© Gordon Cairns
For a talented amateur from a cycling backwater to break the world hour record in 1994 is simply incredible. Eddy Merckx, probably the best cyclist the world has ever seen, broke the record in 1972 and promptly said "Never again", such was the pain he endured. For Obree to break the record on a bike he built himself beggars belief.
Obree himself said: "My biggest regret of my career is mentioning to a journalist that there was a bit from a washing machine in my bike.
"Now forever I will be remembered as the washing machine guy."
Obree admits that the washing machine connection also affected his chances of earning a big sponsorship deal.
He added: "A good sponsor was not going to go with an athlete associated with a bike built from bric-a-brac."
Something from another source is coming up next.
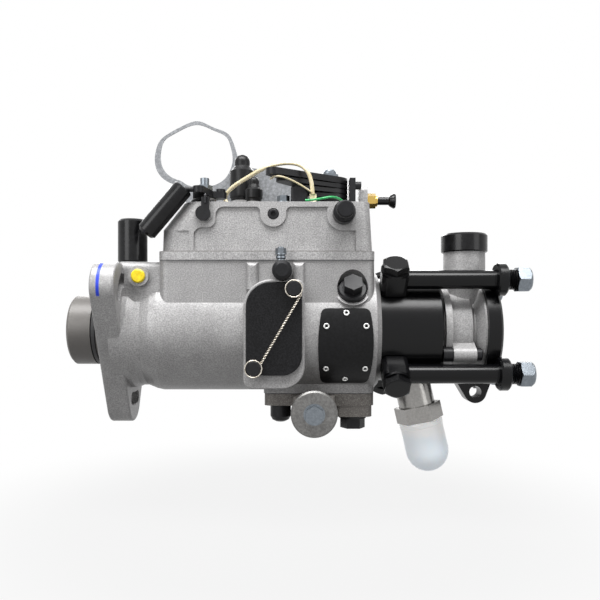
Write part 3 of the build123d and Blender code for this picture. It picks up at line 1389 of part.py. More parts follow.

However, with the distance of ten years, Obree's career is being re-assessed. His very candid best- selling autobiography starkly outlined his external battles against authority and his internal battles to reach the top. Now Obree's career has become an inspiration for Scotland's new track cycling stars Craig McLean and Chris Hoy.
Chris Hoy said: "I found Graeme Obree to be an inspirational figure when I was just starting out.
"His life is like a Hollywood film, but one that you would find unbelievable if you watched it in the cinema."
Obree is gratified by the respect he has earned from the Olympic champion.
Obree said: "For someone who has achieved what Chris has, to consider me an inspiration is a real accolade."